I think it's more complicated than that. For example, a crate of bananas
may not sell at the predicted price, and be priced down, selling at a lower
price. The bananas are a commodity throughout, up to the point where they
are so rotten they are thrown out (even then they may have a value for
recycling, and be sold as a commodity by the recycler). The exchange-value
realised for the bananas then does not reflect the socially necessary
labour time to produce them originally for display in the shop, but does
reflect some of it.

>Perhaps another "moral-historical component" of SNLT concerns the extent
>to which *class struggle* can change what is considered, in a given
>society, to be SNLT. Thus struggles by workers could result in a change
>in SNLT if their struggles succeeded in changing the *intensity of labor*.

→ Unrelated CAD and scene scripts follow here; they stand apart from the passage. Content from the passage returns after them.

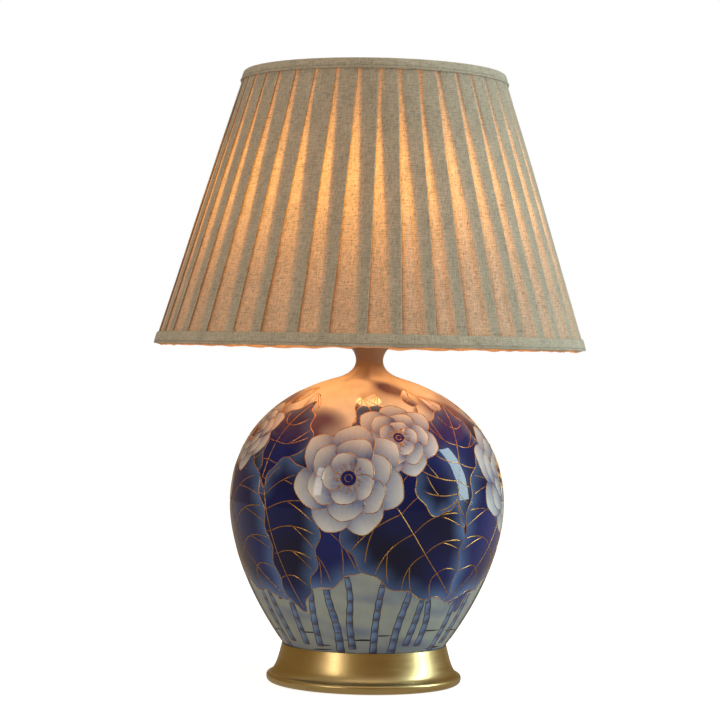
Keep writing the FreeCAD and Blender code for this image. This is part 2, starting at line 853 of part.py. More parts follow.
def pleat_slice(height, depth):
    """Outer and inner line of the folded cloth at one height, as two closed lists of points.

    The cloth lies on the backing, climbs over the next pleat's two hidden layers, folds back
    under itself at the visible edge, and folds forward again at the hidden one.
    """
    base = fabric_radius(height) - pleat_stack
    pitch = 2 * pi / pleat_count
    thick = cloth_thickness
    middle = thick + cloth_layer_gap
    upper = 2 * middle
    outer = []
    inner = []

    def place(points, angle, offset, lift):
        turn = angle + offset / base
        points.append(vec((base + lift) * cos(turn), (base + lift) * sin(turn), height))

    for pleat in range(pleat_count):
        edge = radians(pleat_offset_angle - 90) + pleat * pitch
        following = edge + pitch
        ramp_end = -depth - cloth_layer_gap
        place(outer, edge, thick - depth, middle)
        place(outer, edge, thick - depth, thick)
        place(outer, edge, 0, thick)
        place(outer, following, ramp_end - pleat_ramp, thick)
        place(outer, following, ramp_end, upper + thick)
        place(outer, following, 0, upper + thick)
        place(outer, following, 0, middle)
        place(inner, edge, -depth, middle + thick)
        place(inner, edge, -depth, 0)
        place(inner, edge, 0, 0)
        place(inner, following, ramp_end - pleat_ramp, 0)
        place(inner, following, ramp_end, upper)
        place(inner, following, -thick, upper)
        place(inner, following, -thick, middle + thick)
    return outer, inner


def pleated_cover():
    bottom = shade_bottom + edge_clearance
    top = shade_top - edge_clearance
    low_lines = pleat_slice(bottom, pleat_depth_bottom)
    high_lines = pleat_slice(top, pleat_depth_top)
    faces = []
    for low, high in zip(low_lines, high_lines):
        for i in range(len(low)):
            below = Part.makeLine(low[i - 1], low[i])
            above = Part.makeLine(high[i - 1], high[i])
            faces.append(Part.makeRuledSurface(below, above))
    for lines in (low_lines, high_lines):
        loops = [Part.makePolygon(points + [points[0]]) for points in lines]
        faces.append(Part.makeFace(loops, "Part::FaceMakerBullseye"))
    shell = Part.makeShell(faces)
    shell.sewShape(1e-4)
    solid = Part.makeSolid(shell)
    if solid.Volume < 0:
        solid.reverse()
    return solid


def folded_trim(edge_height, inward, width):
    """Band of cloth folded over one rim of the shade; inward is the way from the rim, +1 or -1."""

    def corner(offset, distance):
        height = edge_height + inward * distance
        return fabric_radius(height) + offset, height

    outside = trim_gap + trim_thickness
    outline = Outline(*corner(trim_gap, width))
    outline.line(*corner(outside + trim_fold, width))
    outline.line(*corner(outside + trim_fold, width - trim_fold_width))
    outline.line(*corner(outside, width - trim_fold_width))
    outline.line(*corner(outside, trim_thickness))
    outline.line(*corner(trim_gap, 0))
    outline.line(*corner(-turn_in_inset, 0))
    outline.line(*corner(-turn_in_inset - trim_thickness, trim_thickness))
    outline.line(*corner(-turn_in_inset - trim_thickness, trim_turn_in))
    outline.line(*corner(-turn_in_inset, trim_turn_in))
    outline.line(*corner(-turn_in_inset, trim_thickness))
    outline.line(*corner(trim_gap, trim_thickness))
    return outline.spin()


def spider_angles():
    return [90 + 360 * arm / spider_arms for arm in range(spider_arms)]


def top_trim():
    band = folded_trim(shade_top, -1, top_trim_width)
    radius = fabric_radius(shade_top) - turn_in_inset
    width = spider_arm_wire + 2 * spider_notch_gap
    bottom = shade_top - trim_turn_in - 1
    height = top_ring_height + width / 2 - bottom
    for angle in spider_angles():
        notch = Part.makeBox(notch_depth, width, height, vec(radius - notch_inset, -width / 2, bottom))
        notch.rotate(ORIGIN, UP, angle)
        band = band.cut(notch)
    return band


def bottom_trim():
    return folded_trim(shade_bottom, 1, bottom_trim_width)


def spider():
    hub = disc(spider_hub_radius, spider_hub_bottom, spider_hub_top)
    arm_height = spider_hub_bottom + spider_arm_wire / 2
    ring_radius = fabric_radius(top_ring_height) - ring_inset
    slope = atan2(top_ring_height - arm_height, ring_radius - spider_flat_reach)
    setback = spider_bend_radius * (1 - cos(slope)) / sin(slope)
    start = spider_hub_radius - 3.0
    sloped = (ring_radius - spider_flat_reach) / cos(slope)
    path = BentWire(start, arm_height, 0)
    path.run(spider_flat_reach - setback - start)
    path.bend(spider_bend_radius, slope)
    path.run(sloped - setback)
    section = Part.Wire([Part.makeCircle(spider_arm_wire / 2, vec(start, 0, arm_height), RIGHT)])
    arm = path.sweep(section).cut(wire_ring(top_ring_height))
    arms = []
    for angle in spider_angles():
        copy = arm.copy()
        copy.rotate(ORIGIN, UP, angle)
        arms.append(copy)
    body = hub.fuse(arms).removeSplitter()
    hole = stud_diameter / 2 + spider_hole_gap
    return body.cut(disc(hole, spider_hub_bottom - 5, spider_hub_top + 5))


def finial():
    base = finial_bottom
    top = base + finial_height
    bore = stud_diameter / 2 + seat_gap
    outline = Outline(bore, base)
    outline.line(finial_base_radius, base)
    outline.line(finial_base_radius, base + 1.4)
    outline.curve((finial_base_radius, base + 2.6), (finial_neck_radius, base + 2.4),
                  (finial_neck_radius, base + 4.2))
    outline.curve((finial_neck_radius, base + 6.2), (finial_ball_radius, base + 6.6),
                  (finial_ball_radius, base + 10.0))
    outline.curve((finial_ball_radius, top - 3.6), (finial_ball_radius / 2, top), (0, top))
    outline.line(0, base + finial_bore_depth)
    outline.line(bore, base + finial_bore_depth)
    return outline.spin()


# ------------------------------------------------------------------ the sub-parts

nodes = {
    "felt_pad": felt_pad(),
    "bottom_board": bottom_board(),
    "brass_foot": brass_foot(),
    "cord_bushing": cord_bushing(),
    "foot_deck": foot_deck(),
    "foot_washer": foot_washer(),
    "lock_washer": lock_washer(),
    "foot_nut": foot_nut(),
    "jar_gasket": jar_gasket(),
    "jar": jar(),
    "threaded_rod": threaded_rod(),
    "cap_gasket": cap_gasket(),
    "vase_cap": vase_cap(),
    "cap_nut": cap_nut(),
    "harp_saddle": harp_saddle(),
    "socket_cap": socket_cap(),
    "socket_shell": socket_shell(),
    "socket_liner": socket_liner(),
    "switch_core": switch_core(),
    "screw_shell": screw_shell(),
    "centre_contact": centre_contact(),
    "switch_knob": switch_knob(),
    "bulb_contact": bulb_contact(),
    "bulb_insulator": bulb_insulator(),
    "bulb_cap": bulb_cap(),
    "bulb_glass": bulb_glass(),
    "harp": harp(),
    "harp_stud": harp_stud(),
    "sleeve_left": locking_sleeve(-1),
    "sleeve_right": locking_sleeve(1),
    "spider": spider(),
    "top_ring": wire_ring(top_ring_height),
    "bottom_ring": wire_ring(bottom_ring_height),
    "shade_backing": shade_backing(),
    "pleated_cover": pleated_cover(),
    "top_trim": top_trim(),
    "bottom_trim": bottom_trim(),
    "finial": finial(),
}

os.makedirs("parts", exist_ok=True)
for name, shape in nodes.items():
    if not shape.isValid() or len(shape.Solids) != 1:
        raise ValueError(name + " is not one valid solid")
    shape.exportStep("parts/" + name + ".step")
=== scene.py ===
"""Ginger jar table lamp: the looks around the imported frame."""
import random
from math import cos, degrees, hypot, pi, radians, sin, sqrt, tau

import bpy
import numpy as np
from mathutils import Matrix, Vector, noise
from mathutils.geometry import delaunay_2d_cdt


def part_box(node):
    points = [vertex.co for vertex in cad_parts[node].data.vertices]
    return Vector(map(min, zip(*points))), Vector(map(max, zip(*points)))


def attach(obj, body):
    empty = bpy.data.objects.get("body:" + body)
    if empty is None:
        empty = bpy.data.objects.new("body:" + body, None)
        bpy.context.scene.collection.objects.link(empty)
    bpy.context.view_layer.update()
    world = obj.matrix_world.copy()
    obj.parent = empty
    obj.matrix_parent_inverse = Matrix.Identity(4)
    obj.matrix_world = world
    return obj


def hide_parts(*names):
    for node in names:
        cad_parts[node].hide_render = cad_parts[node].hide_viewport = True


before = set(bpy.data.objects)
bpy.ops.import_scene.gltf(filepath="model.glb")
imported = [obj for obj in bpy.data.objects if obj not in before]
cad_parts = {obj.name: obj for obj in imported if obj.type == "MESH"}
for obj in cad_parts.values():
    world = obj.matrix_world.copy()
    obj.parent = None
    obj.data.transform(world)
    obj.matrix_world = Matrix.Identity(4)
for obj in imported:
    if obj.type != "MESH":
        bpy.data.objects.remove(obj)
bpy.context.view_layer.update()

MM = 0.001

# ------------------------------------------------------------------ sizes, in millimetres

# Jar, outside
jar_bottom_height = 31.0
jar_foot_radius = 71.65
jar_foot_angle = 52.0
jar_foot_pull = 41.7
jar_belly_radius = 127.9
jar_belly_height = 168.0
jar_belly_pull_down = 49.5
jar_belly_pull_up = 65.5
jar_shoulder_radius = 31.0
jar_shoulder_height = 284.4
jar_shoulder_angle = 15.1
jar_shoulder_pull = 52.6
neck_radius = 12.7
neck_height = 301.0
lip_radius = 24.2
lip_height = 320.4
lip_thickness = 4.4
jar_wall = 6.0
neck_wall = 5.0
rod_hole_radius = 5.2
lip_round = 2.2
jar_floor = 38.0
foot_ring_width = 4.0
neck_blend = 0.73
neck_pull_down = 6.5
flare_pull_up = 3.0
flare_pull_out = 1.8
flare_pull_down = 3.5
lip_corner = 0.7
mouth_inset = 7.5
throat_pull_in = 4.5
throat_pull_down = 7.0
bore_pull_up = 9.0
bore_top = 3.0
bore_bottom = 8.0

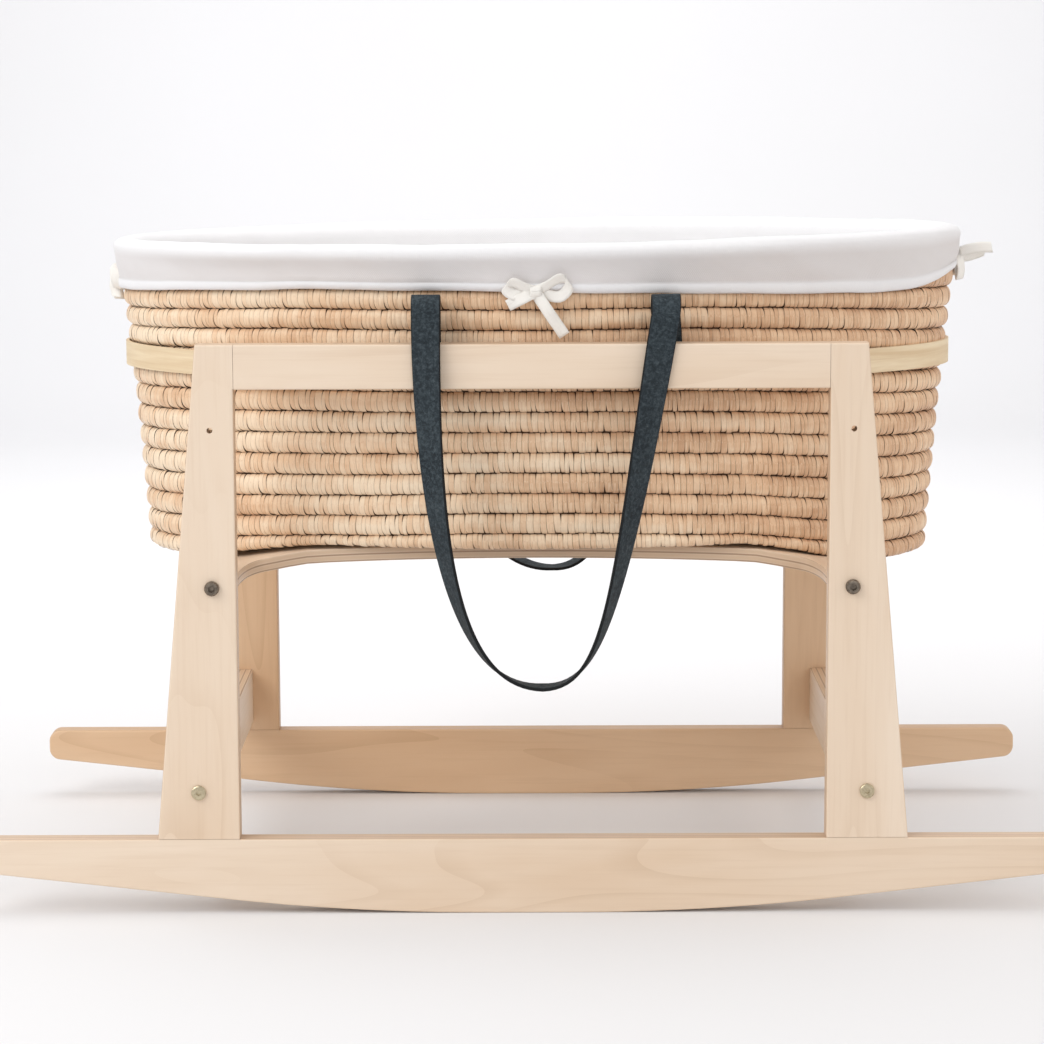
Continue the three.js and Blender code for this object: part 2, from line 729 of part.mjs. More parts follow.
const bowZ = hemZ + tapeWidth / 3;
const bowOut = fit + linerCloth + fit + bowThickness / 2;
const hemLevel = levelAt(hemZ + linerRimPad);
const bowSpots = [
  ['front', basketX + bowX, -hemLevel.halfWidth - bowOut, 0],
  ['rear', basketX + bowX, hemLevel.halfWidth + bowOut, Math.PI],
  ['foot', basketX - hemLevel.halfLength - bowOut, 0, -Math.PI / 2],
  ['head', basketX + hemLevel.halfLength + bowOut, 0, Math.PI / 2],
];
for (const [place, x, y, turn] of bowSpots) {
  const climb = headRise / 2 * (x - basketX) / hemLevel.halfLength;
  add(`${place}_bow`, makeBow().rotateZ(turn).translate(x, y, bowZ + climb), tape);
}

export default root;
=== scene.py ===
import math

import bmesh
import bpy
import numpy as np
from mathutils import Matrix, Vector, noise


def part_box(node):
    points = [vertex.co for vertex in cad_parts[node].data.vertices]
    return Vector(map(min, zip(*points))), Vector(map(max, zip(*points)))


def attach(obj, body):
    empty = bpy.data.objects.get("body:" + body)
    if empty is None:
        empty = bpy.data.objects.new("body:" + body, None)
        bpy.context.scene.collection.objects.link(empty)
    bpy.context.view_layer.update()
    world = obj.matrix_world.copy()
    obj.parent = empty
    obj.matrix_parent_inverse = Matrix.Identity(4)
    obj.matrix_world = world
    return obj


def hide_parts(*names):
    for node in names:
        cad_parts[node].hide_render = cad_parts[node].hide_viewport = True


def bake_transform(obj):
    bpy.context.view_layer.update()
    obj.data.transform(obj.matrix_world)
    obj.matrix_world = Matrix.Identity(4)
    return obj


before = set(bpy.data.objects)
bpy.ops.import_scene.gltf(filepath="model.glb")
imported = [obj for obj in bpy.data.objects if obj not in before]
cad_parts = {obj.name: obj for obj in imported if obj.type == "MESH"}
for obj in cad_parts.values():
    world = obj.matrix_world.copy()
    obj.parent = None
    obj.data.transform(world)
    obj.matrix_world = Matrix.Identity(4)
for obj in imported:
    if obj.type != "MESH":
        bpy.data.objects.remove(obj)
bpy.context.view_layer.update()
print("frame loaded")


def deselectAll():
    if bpy.context.object and bpy.context.object.mode != "OBJECT":
        bpy.ops.object.mode_set(mode="OBJECT")
    bpy.ops.object.select_all(action="DESELECT")


def pickOnly(piece):
    deselectAll()
    piece.select_set(True)
    bpy.context.view_layer.objects.active = piece


def meshPiece(name, points, faces):
    mesh = bpy.data.meshes.new(name)
    mesh.from_pydata([tuple(p) for p in points], [], [tuple(f) for f in faces])
    mesh.validate()
    mesh.shade_smooth()
    piece = bpy.data.objects.new(name, mesh)
    bpy.context.scene.collection.objects.link(piece)
    return piece


# Four-sided faces between rows of points; a closed row joins its last point to its first
def gridFaces(rows, columns, closed=True):
    faces = []
    for low in range(0, (rows - 1) * columns, columns):
        high = low + columns
        for column in range(columns if closed else columns - 1):
            after = (column + 1) % columns
            faces.append((low + column, low + after, high + after, high + column))
    return faces


def pointValues(piece, name, values):
    layer = piece.data.attributes.new(name, "FLOAT", "POINT")
    layer.data.foreach_set("value", np.asarray(values, np.float32))


def uvFromPoints(piece, name, uv):
    layer = piece.data.uv_layers.new(name=name)
    corner = np.empty(len(piece.data.loops), np.int32)
    piece.data.loops.foreach_get("vertex_index", corner)
    layer.data.foreach_set("uv", np.asarray(uv, np.float32)[corner].ravel())


def applyModifier(piece, kind, **values):
    pickOnly(piece)
    modifier = piece.modifiers.new(kind.title(), kind)
    for key, value in values.items():
        setattr(modifier, key, value)
    bpy.ops.object.modifier_apply(modifier=modifier.name)


def faceOutwards(piece, mergeWithin=None):
    pickOnly(piece)
    bpy.ops.object.mode_set(mode="EDIT")
    bpy.ops.mesh.select_all(action="SELECT")
    if mergeWithin:
        bpy.ops.mesh.remove_doubles(threshold=mergeWithin)
    bpy.ops.mesh.normals_make_consistent(inside=False)
    bpy.ops.object.mode_set(mode="OBJECT")


def softNoise(x, y, z):
    return noise.noise(Vector((x, y, z)))


cameraPlace = {
    "spot": (-0.0088, -2.9815, 0.7436),
    "tilt": 81.777,          # degrees up from straight down
    "roll": -0.186,          # degrees about its own axis
    "lens": 110.38,
    "sensor": 36.0,
    "farthest": 50,          # metres it can see
}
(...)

Yes, this is more the type of thing I have in mind. Of course, for me most
of the talk about "class struggle" is hot air. People using this term
usually mean class conflict, but class conflict doesn't automatically mean
class struggle. Class struggle means that a class struggles as a class.
Class conflict may produce struggles, but they aren't necessarily class
struggles. Whether they become class struggles is a political matter.